Notable Quotes & Moments
- “Weed is like — with a cigarette, we vilified them to the point where it’s probably gone over the edge. And then we have kind of protected the weed smoke in the area, in the towns that allow weed smoke.” (03:05)
- “If you pick up the menu, the move...is to pull off to the left. Say, ‘Hey, Mr. Sir, hey Chubby, you want to go order first?’” (09:40)
- “The distraction of talking badly about comedy topics online is you not writing, not performing, not networking. And I guess you could say it’s networking… but with other miseries.” (18:51)
- “Do you think this is a good use of time?... It isn’t bold. It isn’t a hot take… It isn’t even a risk.” (20:51)
- “All roads would be blocked and you’d be crushed under the masses of people who are all looking to the sky.” (34:26)
- “Changing my name on my license and passport and my TSA Pre has all is… is costing me money, I would go, yeah, you got me. I’m in. Put me at the head of the march. This would drive me absolutely insane.” (58:33)
- “Any of those things—now is not the time. We have a new baby. We don’t know how to do anything. ... Are you kidding me? Are you out of your mind? Now you’re making changes?” (1:06:39)
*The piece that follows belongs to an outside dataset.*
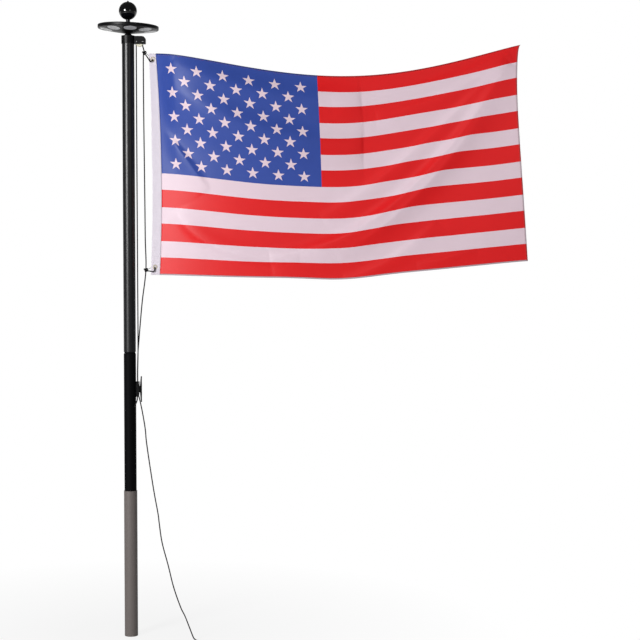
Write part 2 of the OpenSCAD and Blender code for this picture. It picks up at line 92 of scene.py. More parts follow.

Timestamps of Key Segments
- Weed Smoking Complaint: 01:50–07:55
- Café Etiquette: 07:55–13:40
- Social Media/Threads Rant: 13:40–25:45
- Listener Complaint – Society Breaking Down: 27:00–36:25
- Networking Complaints: 36:25–55:12
- Name Change & TSA Pre-Check: 55:12–1:04:12
- Military Time Baby Tracking: 1:04:12–1:09:30
Tone and Style
Jared Freid brings his signature blend of exasperation, humor, and solidarity to listener grievances, often finding a way to relate—even via embarrassing personal anecdotes. He’s colloquial, self-deprecating, and forthright, never shying from poking fun at himself or “the system,” all while validating his listeners’ everyday sorrows.